# Dataset rows:
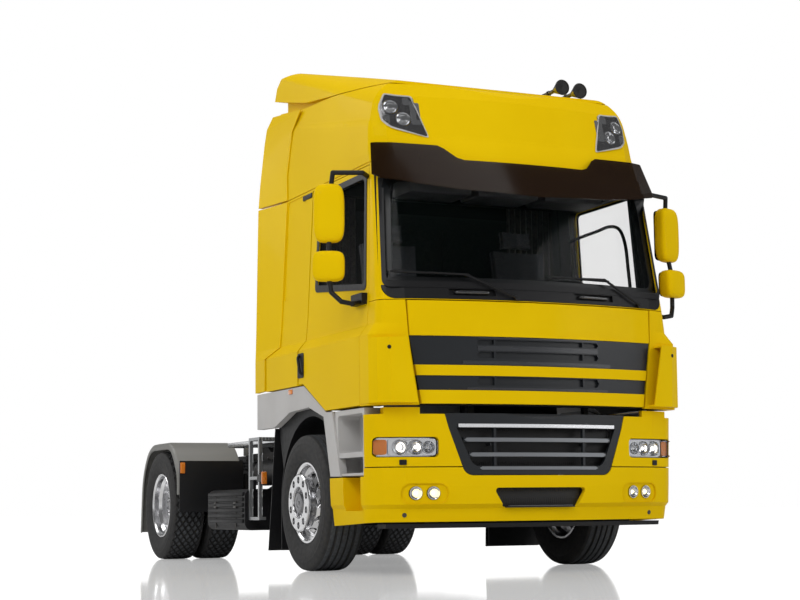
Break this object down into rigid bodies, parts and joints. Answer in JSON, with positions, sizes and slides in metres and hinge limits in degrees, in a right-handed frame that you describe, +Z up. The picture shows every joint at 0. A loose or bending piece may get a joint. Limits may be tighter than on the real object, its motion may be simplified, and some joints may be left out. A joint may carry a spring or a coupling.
{
  "type": "semi truck tractor unit",
  "caption": "Cab-over road tractor with high-roof sleeper cab, tilting cab, opening doors and front lid, steered front wheels, twin rear wheels and rocking fifth wheel.",
  "frame": {"origin": "centre of the bounding box's base, on the ground", "axes": "+Z up, the front faces -Y, +X is the vehicle's left side"},
  "size_m": [3.0628, 6.045, 3.9547],
  "materials": {
    "cab_paint": "glossy yellow enamel",
    "window_glass": "tinted glass",
    "black_trim": "matt black plastic",
    "smoked_plastic": "smoked acrylic",
    "lamp_lens": "clear lamp glass",
    "horn_metal": "black enamel",
    "cabin_plastic": "dark grained plastic",
    "seat_cloth": "woven cloth",
    "grille_plastic": "dark grey plastic",
    "grey_plastic": "mid grey plastic",
    "chassis_paint": "semi-gloss black chassis paint",
    "engine_casting": "painted casting",
    "radiator": "black finned core",
    "tank_aluminium": "brushed aluminium",
    "rear_lamp_lens": "red lens",
    "plate_steel": "greased steel",
    "wheel_chrome": "polished",
    "tyre_rubber": "black rubber"
  },
  "bodies": {
    "chassis": {"front_bumper": "cab_paint", "headlamp_panels": "cab_paint", "lower_grille": "grille_plastic", "front_lamps": "lamp_lens", "underrun_bar": "black_trim", "step_wells": "grey_plastic", "wheel_arch_panels": "grey_plastic", "front_mudguards": "black_trim", "chassis_frame": "chassis_paint", "front_axle": "chassis_paint", "springs": "chassis_paint", "rear_axle": "chassis_paint", "engine_block": "engine_casting", "cooling_pack": "radiator", "propeller_shaft": "chassis_paint", "fuel_tank": "tank_aluminium", "battery_box": "black_trim", "air_tanks": "chassis_paint", "exhaust_silencer": "tank_aluminium", "catwalk": "tank_aluminium", "rear_mudguards": "black_trim", "rear_lamps": "rear_lamp_lens", "fifth_wheel_base": "chassis_paint"},
    "cab": {"cab_shell": "cab_paint", "corner_panels": "cab_paint", "windscreen": "window_glass", "wiper_cowl": "black_trim", "roof_cap": "cab_paint", "roof_deflector": "cab_paint", "side_collars": "cab_paint", "sun_visor": "smoked_plastic", "roof_lamps": "lamp_lens", "air_horns": "horn_metal", "dashboard": "cabin_plastic", "steering_wheel": "cabin_plastic", "seats": "seat_cloth", "bunk": "seat_cloth"},
    "front_lid": {"front_lid": "cab_paint", "upper_grille": "grille_plastic"},
    "door_left": {"door_left": "cab_paint", "door_glass_left": "window_glass", "mirrors_left": "cab_paint", "mirror_arms_left": "black_trim"},
    "door_right": {"door_right": "cab_paint", "door_glass_right": "window_glass", "mirrors_right": "cab_paint", "mirror_arms_right": "black_trim"},
    "fifth_wheel": {"fifth_wheel_plate": "plate_steel"},
    "knuckle_left": {"steering_knuckle_left": "chassis_paint"},
    "knuckle_right": {"steering_knuckle_right": "chassis_paint"},
    "track_rod": {"track_rod": "chassis_paint"},
    "front_wheel_left": {"front_rim_left": "wheel_chrome", "front_tyre_left": "tyre_rubber"},
    "front_wheel_right": {"front_rim_right": "wheel_chrome", "front_tyre_right": "tyre_rubber"},
    "rear_wheels_left": {"rear_rims_left": "wheel_chrome", "rear_tyres_left": "tyre_rubber"},
    "rear_wheels_right": {"rear_rims_right": "wheel_chrome", "rear_tyres_right": "tyre_rubber"}
  },
  "joints": [
    {"name": "cab_tilt", "type": "hinge", "parent": "chassis", "child": "cab", "pos_m": [0, -2.8675, 1.06], "axis": [1, 0, 0], "range_deg": [0, 60]},
    {"name": "front_lid_hinge", "type": "hinge", "parent": "cab", "child": "front_lid", "pos_m": [0, -2.9775, 1.88], "axis": [-1, 0, 0], "range_deg": [0, 85]},
    {"name": "door_left_hinge", "type": "hinge", "parent": "cab", "child": "door_left", "pos_m": [1.228, -2.6125, 1.9], "axis": [0, 0, -1], "range_deg": [0, 70]},
    {"name": "door_right_hinge", "type": "hinge", "parent": "cab", "child": "door_right", "pos_m": [-1.228, -2.6125, 1.9], "axis": [0, 0, 1], "range_deg": [0, 70]},
    {"name": "steer_left", "type": "hinge", "parent": "chassis", "child": "knuckle_left", "pos_m": [0.93, -1.5275, 0.455], "axis": [0, 0, 1], "range_deg": [-38, 38]},
    {"name": "steer_right", "type": "hinge", "parent": "chassis", "child": "knuckle_right", "pos_m": [-0.93, -1.5275, 0.455], "axis": [0, 0, 1], "range_deg": [-38, 38]},
    {"name": "track_rod_pivot", "type": "hinge", "parent": "knuckle_left", "child": "track_rod", "pos_m": [0.93, -1.3575, 0.382], "axis": [0, 0, 1], "range_deg": [-38, 38]},
    {"name": "front_spin_left", "type": "hinge", "parent": "knuckle_left", "child": "front_wheel_left", "pos_m": [1.079, -1.5275, 0.503], "axis": [1, 0, 0], "continuous": true},
    {"name": "front_spin_right", "type": "hinge", "parent": "knuckle_right", "child": "front_wheel_right", "pos_m": [-1.079, -1.5275, 0.503], "axis": [1, 0, 0], "continuous": true},
    {"name": "rear_spin_left", "type": "hinge", "parent": "chassis", "child": "rear_wheels_left", "pos_m": [0.913, 2.2725, 0.503], "axis": [1, 0, 0], "continuous": true},
    {"name": "rear_spin_right", "type": "hinge", "parent": "chassis", "child": "rear_wheels_right", "pos_m": [-0.913, 2.2725, 0.503], "axis": [1, 0, 0], "continuous": true},
    {"name": "fifth_wheel_rock", "type": "hinge", "parent": "chassis", "child": "fifth_wheel", "pos_m": [0, 1.7225, 1.025], "axis": [1, 0, 0], "range_deg": [-10, 10], "stiffness_Nm_per_rad": 4000}
  ],
  "couplings": [
    {"joint": "steer_right", "follows": "steer_left", "ratio": 1},
    {"joint": "track_rod_pivot", "follows": "steer_left", "ratio": -1}
  ]
}
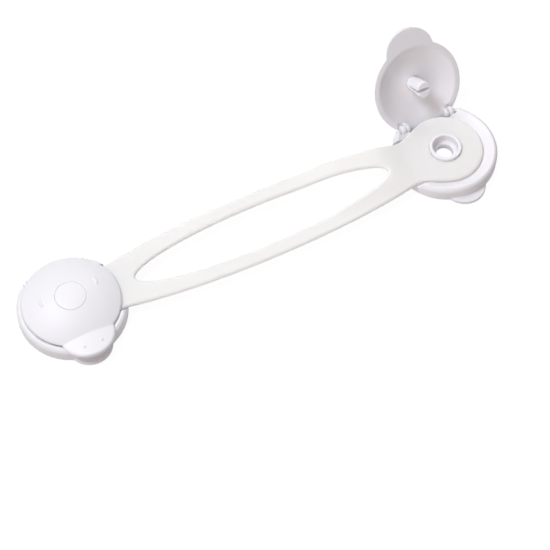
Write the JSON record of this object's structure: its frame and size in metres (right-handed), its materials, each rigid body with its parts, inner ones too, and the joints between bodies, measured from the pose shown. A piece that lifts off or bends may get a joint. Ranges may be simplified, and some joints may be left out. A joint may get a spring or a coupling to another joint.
{
  "type": "cabinet safety lock",
  "caption": "Stick-on child safety lock: round bases with flip-up lids and split snap pins, joined by a flat soft strap with a long oval loop.",
  "frame": {"origin": "centre of the bounding box on the surface that the heads are stuck to, half way along the strap", "axes": "+X along the strap from the shut head to the open head, -Y the side of the lids' bills, +Z away from the surface"},
  "size_m": [0.194, 0.0618, 0.0356],
  "materials": {
    "white_shell": "satin",
    "white_pin": "satin",
    "soft_strap": "matte translucent",
    "foam": "matte foam",
    "liner": "satin"
  },
  "bodies": {
    "right_base": {"right_base": "white_shell", "right_foam_pad": "foam", "right_release_liner": "liner"},
    "left_base": {"left_base": "white_shell", "strap": "soft_strap", "left_foam_pad": "foam", "left_release_liner": "liner"},
    "left_lid": {"left_lid": "white_shell", "left_snap_pin": "white_pin"},
    "right_lid": {"right_lid": "white_shell", "right_snap_pin": "white_pin"}
  },
  "joints": [
    {"name": "left_lid_hinge", "type": "hinge", "parent": "left_base", "child": "left_lid", "pos_m": [-0.077, 0.00719, 0.0049], "axis": [-1, 0, 0], "range_deg": [0, 124]},
    {"name": "right_lid_hinge", "type": "hinge", "parent": "right_base", "child": "right_lid", "pos_m": [0.077, 0.00719, 0.0049], "axis": [-1, 0, 0], "range_deg": [-124, 0]},
    {"name": "right_strap_end_lift", "type": "slide", "parent": "right_base", "child": "left_base", "axis": [0, 0, 1], "range_m": [0, 0.01]}
  ]
}
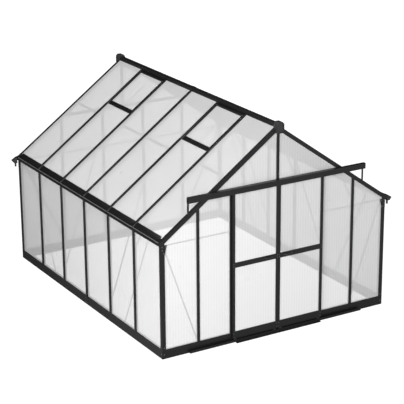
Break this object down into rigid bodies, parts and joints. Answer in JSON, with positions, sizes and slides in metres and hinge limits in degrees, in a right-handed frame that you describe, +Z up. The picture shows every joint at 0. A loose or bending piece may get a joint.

# Work instructions:
Quote exactly the line containing "Write the JSON" and every later line through the end of the listing, and no other lines.

# Answer to the problem:
Write the JSON record of this object's structure: its frame and size in metres (right-handed), its materials, each rigid body with its parts, inner ones too, and the joints between bodies, measured from the pose shown. A piece that lifts off or bends may get a joint. Ranges may be simplified, and some joints may be left out. A joint may get a spring or a coupling to another joint.
{
  "type": "cabinet safety lock",
  "caption": "Stick-on child safety lock: round bases with flip-up lids and split snap pins, joined by a flat soft strap with a long oval loop.",
  "frame": {"origin": "centre of the bounding box on the surface that the heads are stuck to, half way along the strap", "axes": "+X along the strap from the shut head to the open head, -Y the side of the lids' bills, +Z away from the surface"},
  "size_m": [0.194, 0.0618, 0.0356],
  "materials": {
    "white_shell": "satin",
    "white_pin": "satin",
    "soft_strap": "matte translucent",
    "foam": "matte foam",
    "liner": "satin"
  },
  "bodies": {
    "right_base": {"right_base": "white_shell", "right_foam_pad": "foam", "right_release_liner": "liner"},
    "left_base": {"left_base": "white_shell", "strap": "soft_strap", "left_foam_pad": "foam", "left_release_liner": "liner"},
    "left_lid": {"left_lid": "white_shell", "left_snap_pin": "white_pin"},
    "right_lid": {"right_lid": "white_shell", "right_snap_pin": "white_pin"}
  },
  "joints": [
    {"name": "left_lid_hinge", "type": "hinge", "parent": "left_base", "child": "left_lid", "pos_m": [-0.077, 0.00719, 0.0049], "axis": [-1, 0, 0], "range_deg": [0, 124]},
    {"name": "right_lid_hinge", "type": "hinge", "parent": "right_base", "child": "right_lid", "pos_m": [0.077, 0.00719, 0.0049], "axis": [-1, 0, 0], "range_deg": [-124, 0]},
    {"name": "right_strap_end_lift", "type": "slide", "parent": "right_base", "child": "left_base", "axis": [0, 0, 1], "range_m": [0, 0.01]}
  ]
}
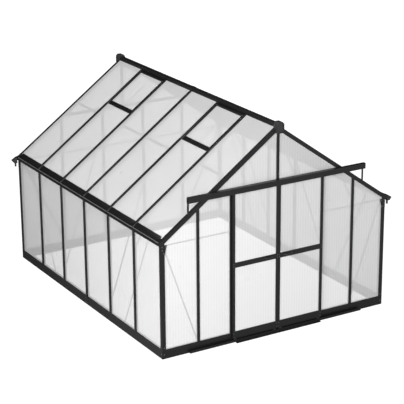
Break this object down into rigid bodies, parts and joints. Answer in JSON, with positions, sizes and slides in metres and hinge limits in degrees, in a right-handed frame that you describe, +Z up. The picture shows every joint at 0. A loose or bending piece may get a joint.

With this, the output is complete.